Similar to the other side of the ball, the battle in the trenches looms large in Miami. Michigan's rush defense is limiting teams to 121.5 yards per game (3.5 per carry), and edge rushers Aidan Hutchinson and David Ojabo have combined for 25 sacks this year. Over nine SEC games, the Bulldogs surrendered just nine sacks. However, three of those came in the SEC title game versus Alabama. Can Hutchinson and Ojabo consistently get pressure to disrupt Bennett?

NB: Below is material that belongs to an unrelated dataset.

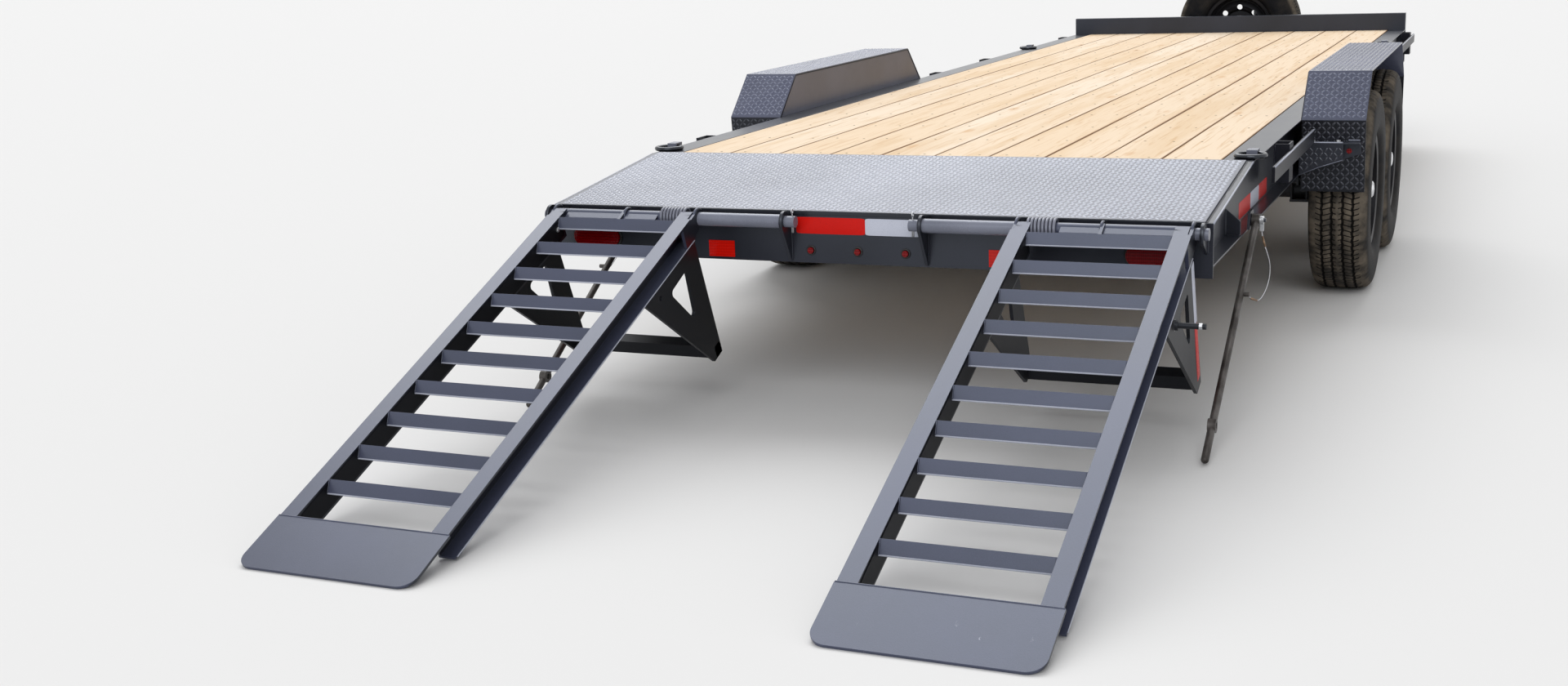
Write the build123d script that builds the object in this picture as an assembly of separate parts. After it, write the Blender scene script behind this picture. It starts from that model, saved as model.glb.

In addition to pressure, Michigan needs to contain Georgia's ground game and get the offense into obvious passing downs. Containing the Bulldogs' rushing attack won't be easy, however. Coordinator Todd Monken can use a couple of backs, which could take a toll in the second half. Zamir White (718 rushing yards) leads the way, with James Cook (619) working as a key cog on the ground and through the air, and Kenny McIntosh (319) also working into the mix. Bennett ranks fourth on the team with 251 rushing yards, and his mobility against a standout Michigan front could be crucial.
Two factors are likely to decide which team comes out on top in Miami: The line of scrimmage and quarterback play. Michigan and Georgia are both strong in the trenches, and the two quarterbacks enter the postseason under the spotlight. Considering the dominance of the Bulldogs' front against the run all year, the Wolverines likely need to pass to open up the run. McNamara needs to hit a few big plays early, along with successfully distributing the ball in space to the talented playmakers at running back and receiver. Bennett is under pressure to play well after an uneven performance in the SEC title game, and the senior will be tested by a Michigan front poised to bring pressure early and often. The Bulldogs shake off the disappointment from the SEC title game and find a way to edge the Wolverines to book a trip to Indianapolis to play for a national championship.